From a43b0bf471994044bb17de789bf07f501daba16e Mon Sep 17 00:00:00 2001
From: Mats Rauhala <mats.rauhala@iki.fi>
Date: Thu, 10 Dec 2020 21:08:48 +0200
Subject: [PATCH] Initial email header parsing

---
 .stylish-haskell.yaml          | 248 +++++++++++++++++++++++++++++++++
 src/Data/Email/Header.hs       |  50 +++++++
 test.sh                        |   5 +
 test/Test/Data/Email/Header.hs |  36 +++++
 4 files changed, 339 insertions(+)
 create mode 100644 .stylish-haskell.yaml
 create mode 100644 src/Data/Email/Header.hs
 create mode 100755 test.sh
 create mode 100644 test/Test/Data/Email/Header.hs

diff --git a/.stylish-haskell.yaml b/.stylish-haskell.yaml
new file mode 100644
index 0000000..472fa1d
--- /dev/null
+++ b/.stylish-haskell.yaml
@@ -0,0 +1,248 @@
+# stylish-haskell configuration file
+# ==================================
+
+# The stylish-haskell tool is mainly configured by specifying steps. These steps
+# are a list, so they have an order, and one specific step may appear more than
+# once (if needed). Each file is processed by these steps in the given order.
+steps:
+  # Convert some ASCII sequences to their Unicode equivalents. This is disabled
+  # by default.
+  # - unicode_syntax:
+  #     # In order to make this work, we also need to insert the UnicodeSyntax
+  #     # language pragma. If this flag is set to true, we insert it when it's
+  #     # not already present. You may want to disable it if you configure
+  #     # language extensions using some other method than pragmas. Default:
+  #     # true.
+  #     add_language_pragma: true
+
+  # Align the right hand side of some elements.  This is quite conservative
+  # and only applies to statements where each element occupies a single
+  # line.
+  - simple_align:
+      cases: false
+      top_level_patterns: false
+      records: false
+
+  # Import cleanup
+  - imports:
+      # There are different ways we can align names and lists.
+      #
+      # - global: Align the import names and import list throughout the entire
+      #   file.
+      #
+      # - file: Like global, but don't add padding when there are no qualified
+      #   imports in the file.
+      #
+      # - group: Only align the imports per group (a group is formed by adjacent
+      #   import lines).
+      #
+      # - none: Do not perform any alignment.
+      #
+      # Default: global.
+      align: none
+
+      # The following options affect only import list alignment.
+      #
+      # List align has following options:
+      #
+      # - after_alias: Import list is aligned with end of import including
+      #   'as' and 'hiding' keywords.
+      #
+      #   > import qualified Data.List      as List (concat, foldl, foldr, head,
+      #   >                                          init, last, length)
+      #
+      # - with_alias: Import list is aligned with start of alias or hiding.
+      #
+      #   > import qualified Data.List      as List (concat, foldl, foldr, head,
+      #   >                                 init, last, length)
+      #
+      # - new_line: Import list starts always on new line.
+      #
+      #   > import qualified Data.List      as List
+      #   >     (concat, foldl, foldr, head, init, last, length)
+      #
+      # Default: after_alias
+      list_align: new_line
+
+      # Right-pad the module names to align imports in a group:
+      #
+      # - true: a little more readable
+      #
+      #   > import qualified Data.List       as List (concat, foldl, foldr,
+      #   >                                           init, last, length)
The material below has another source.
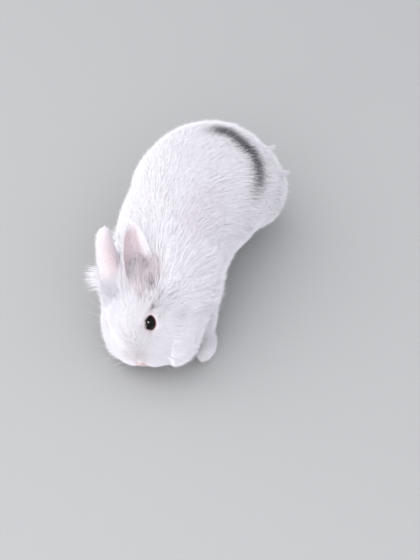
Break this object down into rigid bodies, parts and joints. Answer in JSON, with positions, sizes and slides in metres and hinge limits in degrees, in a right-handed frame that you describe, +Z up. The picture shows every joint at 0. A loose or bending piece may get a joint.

+      #   > import qualified Data.List.Extra as List (concat, foldl, foldr,
+      #   >                                           init, last, length)
+      #
+      # - false: diff-safe
+      #
+      #   > import qualified Data.List as List (concat, foldl, foldr, init,
+      #   >                                     last, length)
+      #   > import qualified Data.List.Extra as List (concat, foldl, foldr,
+      #   >                                           init, last, length)
+      #
+      # Default: true
+      pad_module_names: false
+
+      # Long list align style takes effect when import is too long. This is
+      # determined by 'columns' setting.
+      #
+      # - inline: This option will put as much specs on same line as possible.
+      #
+      # - new_line: Import list will start on new line.
+      #
+      # - new_line_multiline: Import list will start on new line when it's
+      #   short enough to fit to single line. Otherwise it'll be multiline.
+      #
+      # - multiline: One line per import list entry.
+      #   Type with constructor list acts like single import.
+      #
+      #   > import qualified Data.Map as M
+      #   >     ( empty
+      #   >     , singleton
+      #   >     , ...
+      #   >     , delete
+      #   >     )
+      #
+      # Default: inline
+      long_list_align: new_line_multiline
+
+      # Align empty list (importing instances)
+      #
+      # Empty list align has following options
+      #
+      # - inherit: inherit list_align setting
+      #
+      # - right_after: () is right after the module name:
+      #
+      #   > import Vector.Instances ()
+      #
+      # Default: inherit
+      empty_list_align: inherit
+
+      # List padding determines indentation of import list on lines after import.
+      # This option affects 'long_list_align'.
+      #
+      # - <integer>: constant value
+      #
+      # - module_name: align under start of module name.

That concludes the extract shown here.